Jane Litte is the founder of Dear Author, a lawyer, and a lover of pencil skirts. She self publishes NA and contemporaries (and publishes with Berkley and Montlake) and spends her downtime reading romances and writing about them. Her TBR pile is much larger than the one shown in the picture and not as pretty. You can reach Jane by email at jane @ dearauthor dot com


  1. Jia
    Sep 17, 2008 @ 21:16:22

    What a strange coincidence. My mother loves Delilah’s radio program.

  2. roslynholcomb
    Sep 17, 2008 @ 21:30:54

    I like Delilah as well.

  3. RfP
    Sep 17, 2008 @ 21:33:34

    Ogod. Must romance be permanently associated with self-help?

  4. Jane
    Sep 17, 2008 @ 21:42:11

    Ogod. Must romance be permanently associated with self-help?

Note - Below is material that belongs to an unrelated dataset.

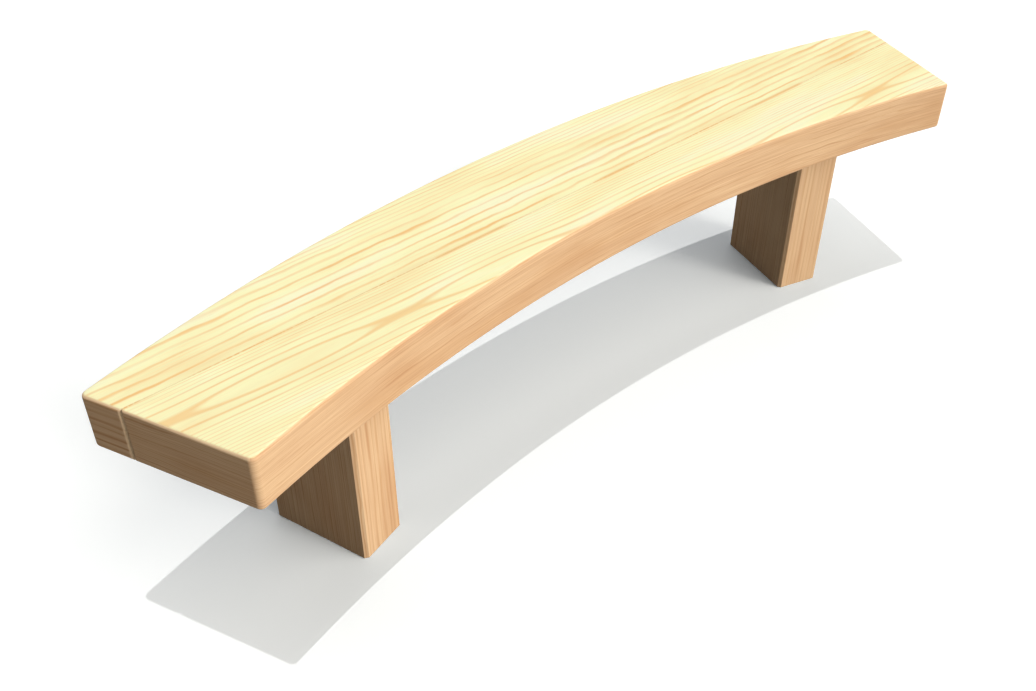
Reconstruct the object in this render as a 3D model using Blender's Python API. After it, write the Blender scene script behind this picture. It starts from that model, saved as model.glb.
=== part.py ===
"""Curved garden bench: a seat of two thick timbers on two block legs.

The timbers meet edge to edge along a straight seam, and the pair is sawn to one arc, so the outer
plank is wide in the middle and narrow at its ends, and the inner plank is the other way round.
Hardwood dowels join the planks. Under the seam stands a block leg near each end. Two steel rods run
up through each leg, one into a threaded insert in each plank, and a nut in a recess under the foot
draws each one tight. Two dowels on a diagonal of the leg's top keep it from turning.

X runs along the bench, +Y points to its outer, convex side, and the ground is at Z = 0. The seam is
the line Y = 0. Lengths are in metres.
"""

import math

import bmesh
import bpy
from mathutils import Vector

# Seat
SEAT_LENGTH = 1.920
SEAT_HEIGHT = 0.450
SEAT_DEPTH = 0.304
OUTER_RADIUS = 3.395
TIMBER_THICKNESS = 0.100
END_CUT = math.radians(22.0)
EDGE_ROUND = 0.006
CORNER_ROUND = 0.011

# Legs
LEG_INSET = 0.346
LEG_SETBACK = 0.050
LEG_THICKNESS = 0.100
LEG_TURN = math.radians(16.6)
LEG_ROUND = 0.006

# Wooden dowels
SEAM_DOWEL_DIAMETER = 0.020
SEAM_DOWEL_FROM_LEG = 0.200
LEG_DOWEL_DIAMETER = 0.016
LEG_DOWEL_DEPTH = 0.040
DOWEL_CHAMFER = 0.0015

# Steel rods and what holds them
ROD_DIAMETER = 0.012
ROD_TAIL = 0.006
ROD_CHAMFER = 0.001
ROD_HOLE_CLEARANCE = 0.001
INSERT_LENGTH = 0.030
INSERT_WALL = 0.003
INSERT_FLANGE_WIDTH = 0.003
INSERT_FLANGE_THICKNESS = 0.002
WASHER_DIAMETER = 0.036
WASHER_THICKNESS = 0.003
NUT_ACROSS_FLATS = 0.018
NUT_HEIGHT = 0.010
NUT_CHAMFER_ANGLE = math.radians(30)
SOCKET_CLEARANCE = 0.002
FOOT_CLEARANCE = 0.012

# Fits
FIT = 0.0003
HOLE_RELIEF = 0.002
OVERRUN = 0.010
SAME_PLACE = 0.000001

# Places and reaches, as shares of the piece that carries them
SEAM_DOWEL_REACH_SHARE = 0.65
ROD_PLACE_SHARE = 0.49
LEG_DOWEL_PLACE_SHARE = 0.76
LEG_DOWEL_ASIDE_SHARE = 0.50
NUT_FACE_SHARE = 0.95

# Facets
ARC_STEPS = 24
ROUND_STEPS = 3
CORNER_STEPS = 4
TURN_STEPS = 24
HEX_STEPS = 6
SMOOTH_ANGLE = math.radians(40)

# Which way along X each leg lies, and which way along Y each plank
SIDES = {"left": -1, "right": 1}
PLANKS = {"outer": 1, "inner": -1}

# What follows from the sizes above
INNER_RADIUS = OUTER_RADIUS - SEAT_DEPTH
LEG_X = SEAT_LENGTH / 2 - LEG_INSET
LEG_DEPTH = SEAT_DEPTH - 2 * LEG_SETBACK
SEAT_UNDERSIDE = SEAT_HEIGHT - TIMBER_THICKNESS
LEG_TOP = SEAT_UNDERSIDE - FIT
ROD_PLACE = ROD_PLACE_SHARE * LEG_DEPTH / 2
LEG_DOWEL_PLACE = LEG_DOWEL_PLACE_SHARE * LEG_DEPTH / 2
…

    I know and health, fitness and diet too? Outrageous.

    The lineup seems pretty innocuous to me.

  5. RfP
    Sep 17, 2008 @ 22:01:43

    Okay, I was cryptic. To expand:

    Usually I’m not super sensitive about the image of the genre, but this move strikes me as playing into the idea that romance is self-help for lonely[or whatever epithet] women. However, I recognize that it’s probably a fab business move for Harlequin.

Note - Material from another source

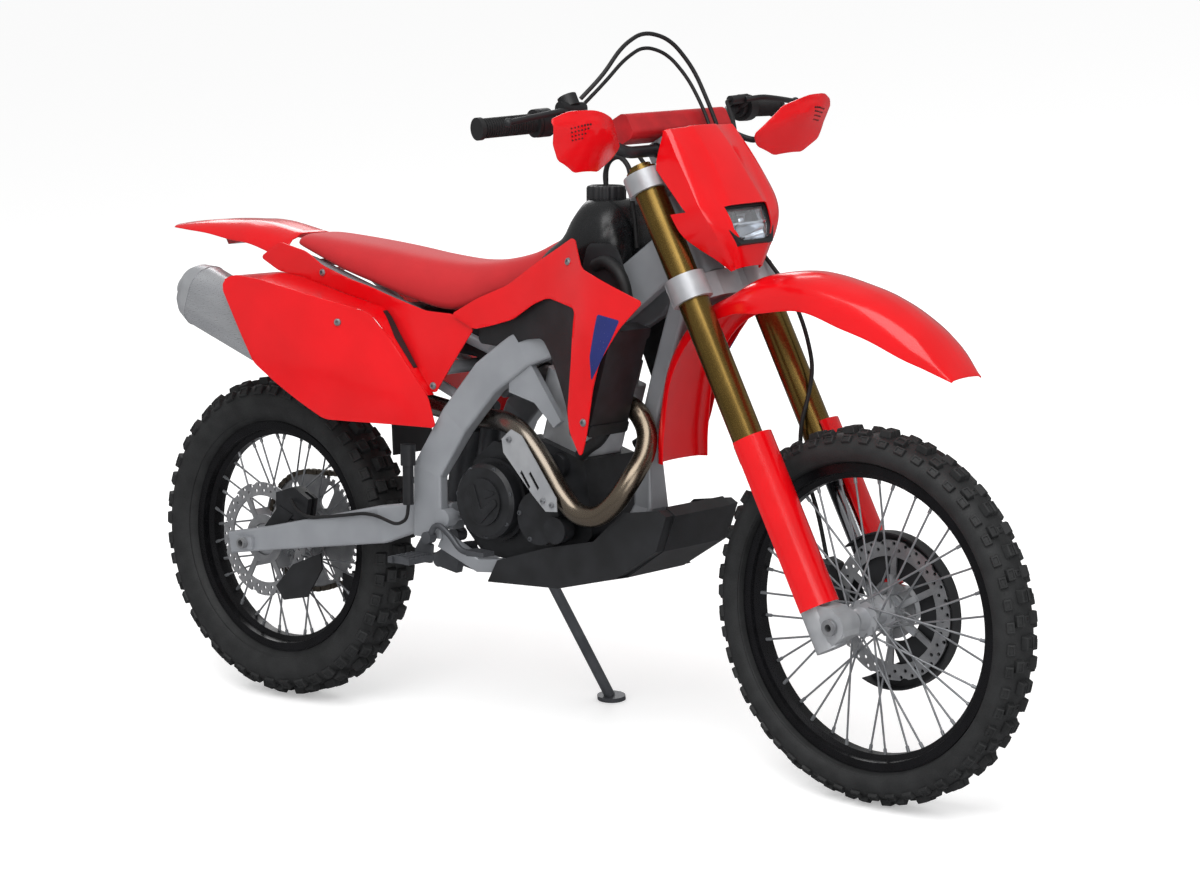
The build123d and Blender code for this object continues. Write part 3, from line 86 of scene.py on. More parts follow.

    I agree that the lineup is in itself innocuous–there’s nothing wrong with self-help offerings. And there’s nothing wrong with romance *functioning* as self-help either; that’s one way books can be read. But my initial reaction to the combination was that it fit a little uncomfortably.

  6. veinglory
    Sep 17, 2008 @ 22:31:45

    Innocuous yes, but if their desire was to cater to me as a ‘typical’ romance readers it would replace: memoirs, health, diet, fitness, self-help, motivational and relationship books that cater to women

    with: bioscience, techno-gadgets, postmodern philosophy, polical satire, manga and fetish photography that caters to women.

    It looks, to me, a little like a massive stereotype about femininity in general and romance readers in particular.

  7. RfP
    Sep 17, 2008 @ 22:33:37

    Just so. But again, probably massively marketable.

    I wonder, though–RWA seems to be all over romance readers’ basic demographics, and I tend to assume Harlequin’s savvy about what their readers want, but are there more detailed data out there on other reading and lifestyle factors? My list of other books would look more like veinglory’s than like Harlequin’s, and while I’m not claiming to be typical, I doubt I’m that rare a bird.

  8. veinglory
    Sep 17, 2008 @ 22:44:27

    RT’s description of their ‘average’ reader is a 30’s woman with an degree. That is a demographic that is pretty culturally diverse. I think the readership is broad enough for them to mine some new non-fiction opportunities. I mean the self-help and muffins crowd are already pretty well catered to. But I can’t find a magazine that interests me to save my life.

  9. Anion
    Sep 18, 2008 @ 04:12:44

    I agree; I find that list of topics depressing. For good or for ill, a lot of people see HQ as the exemplar of women’s fiction/what women readers want, and by picking those particular subjects they do support the stereotype of romance readers as lonely fools who just can’t resist a piece of chocolate, giggle.

    Nothing’s wrong with any of those topics in themselves, I don’t mean that. It’s that HQ is focusing solely on them that’s the problem. If they were publishing those topics along with, say, historical nonfiction or social issue topics, it wouldn’t be an issue for me (and I do think they’re seriously missing out by not publishing historical nonfiction; I think a sort of “Everyday life in Regency/Medieval/whatever England” or “in the old West” or whatever would fly off the shelves. Books on writing would sell well too, I imagine.

    Lol on “the self-help and muffins crowd” veinglory. Awesome.

  10. DS
    Sep 18, 2008 @ 07:18:41

    This one actually made me cringe:

    113 Things to Do By 13 by Brittany and Terri Macleod. This
    one-of-a-kind, celebrity-driven book is packed with lists,
    how-to’s, the hottest stars and all things tweens should do,
    contemplate or gossip about before they hit the age of 13.

    I’m glad no one told me what to do, contemplate or gossip about at that age based on celebrities.

  11. SandyW
    Sep 18, 2008 @ 07:52:48

    Looking at the list in the linked article, I don't do collections of ‘inspirational’ essays, how-to-lose-weight books, or puzzles. I think they'll all sell well, lots of people seem to like that type of book. The lingerie book looks fun.

    But I have to say that Harlequin gets a free pass to publish a lot of stuff I don't personally like in return for reprinting the Ida Cook memoir.

  12. Jane
    Sep 18, 2008 @ 09:02:40

    I hate those annual Harlequin survey things but I think that they did them to get a sense of what to publish for its non fiction line (I’m totally speculating here and have no inside information). They are pretty savvy about what its readership wants to read.

    I guess I don’t find the line up to be so offensive because every publishing house has gross titles.